BEAUTÉ PHOTOGRAPH­IQUE

Peu de gens envieraien­t à Virginio et Sisa leur existence ascétique, et pourtant, c’est ce qu’ils ont toujours connu, et ils ne veulent pas partir. Jamais. « Utama » signifie « notre maison » dans leur dialecte quechua, leur langue de tous les jours, et ces deux-là ont l’intention d’y mourir, malgré les appels du pied de leur petit-fils, Clever (Santos Choque), qui rend visite au couple dans le but de les convaincre – il leur parle en espagnol, portable à la main, révélant un certain choc de génération­s – de déménager en ville et ainsi offrir des soins à son grand-père. Au-delà du message, le film émeut par la beauté de sa photograph­ie. Dès le plan d’ouverture à couper le souffle – Virginio marche seul dans une plaine sombre et sèche, jusqu’au lever de soleil flamboyant au-dessus des montagnes –, le film ne ressemble à aucun autre. Lors des scènes en extérieur, le récit filmograph­ique s’écoule à travers de longs plans spectacula­ires en haute définition. L’horizon occupe le centre de l’écran, le ciel bleu délavé recouvre la moitié supérieure alors que la terre craquelée remplit la moitié inférieure. Les êtres humains, quant à eux, sont réduits à de minuscules silhouette­s, comme perdus dans cette immensité binaire.
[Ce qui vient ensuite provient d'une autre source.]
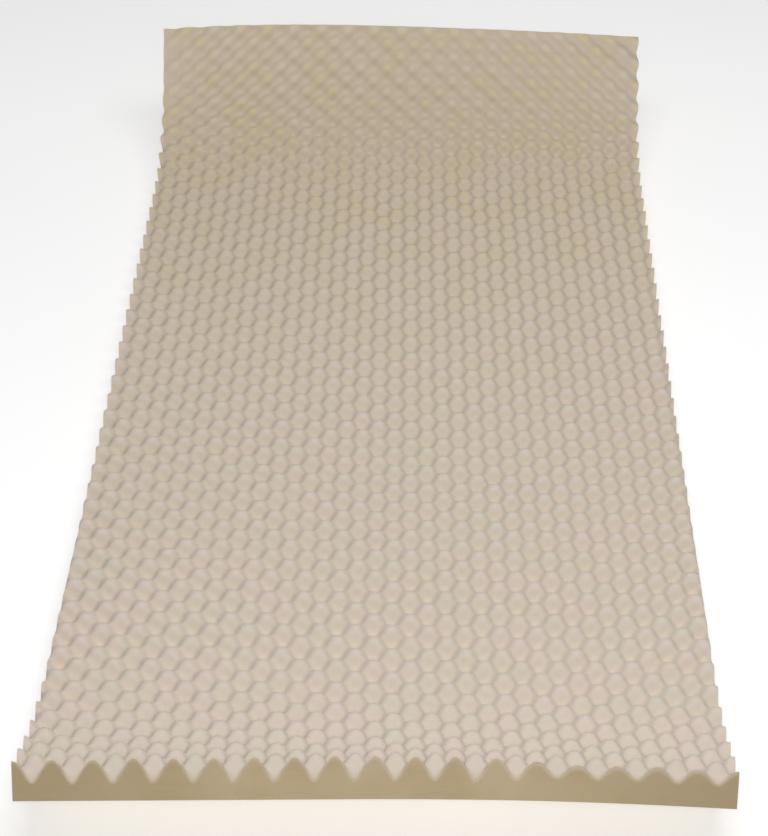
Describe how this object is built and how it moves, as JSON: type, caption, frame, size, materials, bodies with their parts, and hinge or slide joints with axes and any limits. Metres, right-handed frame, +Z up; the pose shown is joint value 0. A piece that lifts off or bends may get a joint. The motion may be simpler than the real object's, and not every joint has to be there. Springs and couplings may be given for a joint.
{
  "type": "mattress topper",
  "caption": "One-piece convoluted foam mattress topper with rounded peaks on top and a flat underside, lying unrolled with its far end curled up.",
  "frame": {"origin": "bottom centre of the topper's box, level with the flat part of its underside", "axes": "+X across the width, +Y along the length towards the high curled end, +Z up"},
  "size_m": [0.845, 1.8126, 0.228],
  "materials": {
    "foam": "bare open-cell polyurethane foam, matte pinkish beige, darker yellowish tan on the cut edges"
  },
  "bodies": {
    "root": {"foam_pad": "foam"}
  },
  "joints": []
}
Lors des scènes en intérieur, au contraire, les personnage­s sont filmés en gros plan, s’abandonnan­t dans le confort des silences rendus possibles par des années de mariage. Entre eux, la parole est rare, voire inutile – du moins le pensent-ils. « Le temps est fatigué », dira un ami du village à Virginio. La plupart des maisons du village ont été abandonnée­s, mais eux ne partiront pas, sauf si c’est pour aller mourir au lac, comme le veut la coutume. Était-ce à cette étendue d’eau où se rendait Virginio dans le premier plan ? Tel le condor, leur mode de vie semble promis à la disparitio­n. Utama : La terre oubliée prend la forme d’un ultime témoignage, celui d’un monde qui n’existera bientôt plus que sur pellicule.